Kate pushed at crumbs on the kitchen counter. “If she was just looking for a storage facility, she could have gotten a safe-deposit box. She didn’t need me.”

“I don’t rightly know. It’s hard to say.” His diction had become excruciatingly slow. “Sometimes folks don’t know exactly what they want, and things just need time to set.”

Kate twisted the coils of the phone’s antiquated cord. Its rubber was grayed with decades of agitated fingers and was cowlicked in several wrong directions, tying her to the counter on a short lead. She could mention the directive in the note from lawyer.
Start at the beginning
. But it seemed too callous a reminder that Elizabeth hadn’t chosen him. Peanut butter, bread, and jelly lay spread out around her where Chris had been making sandwiches for lunch at the beach. She could excuse herself, volunteer that she had to go help.

“There are a lot of books,” she finally said, as if the sheer volume of them spoke somehow to the need to be read. “I guess writing was a good outlet for her when she was a kid.” She let it hang there, the suggestion that Elizabeth might have been most prolific in her youth, that maybe there would not be too much sensitive information about her adult life. Ridiculous, because the most sensitive thing was already out there, Elizabeth on a blanket with a man named Michael.

“She didn’t have the happiest childhood,” he said.

“It seems that way.”

They fell quiet again. Kate’s kids ran inside in their wet
swimsuits, wanting something. She shook her head and turned sideways.

“She didn’t talk much about the past,” Dave said. “I didn’t meet her until well after her mother passed, but even then, she just didn’t like to bring it up.”

“Cancer must be a terrible thing up close.”
Morphine eyes, hands like straw
. Kate wondered how much Elizabeth had told him about her year spent taking care of her mother, if he could understand how bad it gets.

“Did you read the end of her books yet?” he asked. “About last summer.” This, then, was the reason for his call. His voice was tense with the effort to sound casual.

“I didn’t get that far yet.” Kate wasn’t prepared for this directness. “I started at the beginning, like she asked.” He was silent. “In the lawyer’s note,” she added. He might as well know.

At the mention of the lawyer’s note, he brought the conversation to a close. “Well, Lord knows from the stink of this kitchen I got myself a diaper to change. I should get to it. I’m glad you guys are having a nice time out there.”

She exhaled. “You know, you all could come out any time. We don’t have much in the way of sleeping space, but we’re happy to double up.”

“Well maybe we’ll think about that.” His tone was polite, but she knew he would not.

It was clear and windy at North Beach. At the entrance, where the narrow path through the dunes first opened onto the sand, it was a parking lot of towels. Kate and Chris walked a quarter mile with the kids before James found a location that satisfied him for a sand castle.

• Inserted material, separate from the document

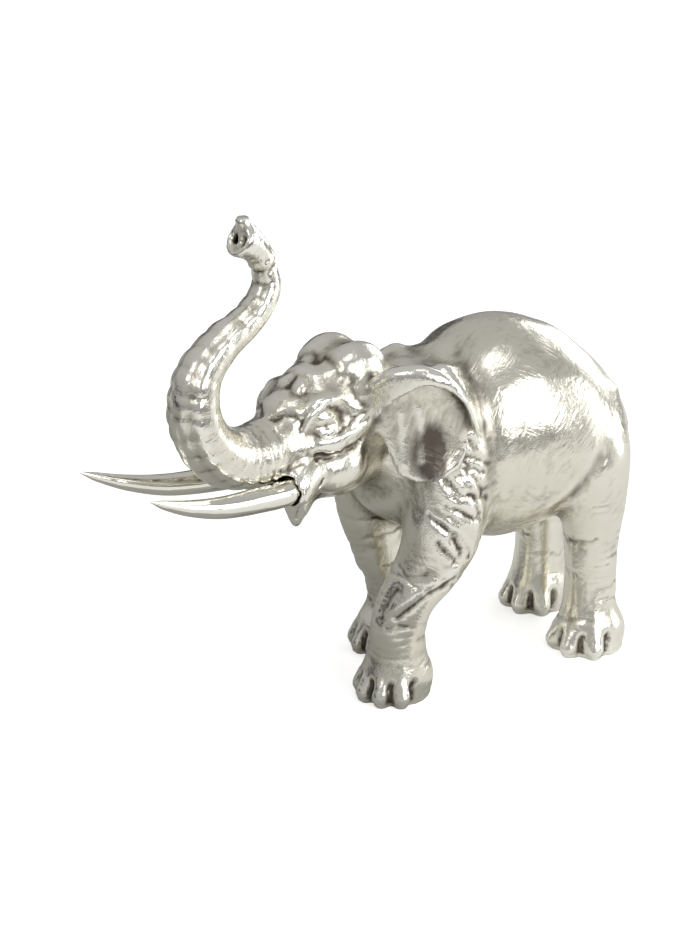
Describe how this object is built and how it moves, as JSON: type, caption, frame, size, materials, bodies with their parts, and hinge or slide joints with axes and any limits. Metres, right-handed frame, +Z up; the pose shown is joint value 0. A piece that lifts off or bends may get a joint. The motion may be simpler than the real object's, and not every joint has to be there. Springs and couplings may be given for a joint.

Chris got them started by digging a round ditch that Piper said needed water, lots and lots of water, to be a proper moat. Damp
sand created a corral of stanchions, and Piper carried buckets of water from the shoreline. But the moat would not hold; the rut absorbed every kelpy load poured in. Back and forth to the waterline she went, Sisyphus with ponytails, each bucketful soaked in before she returned with another that would do the same.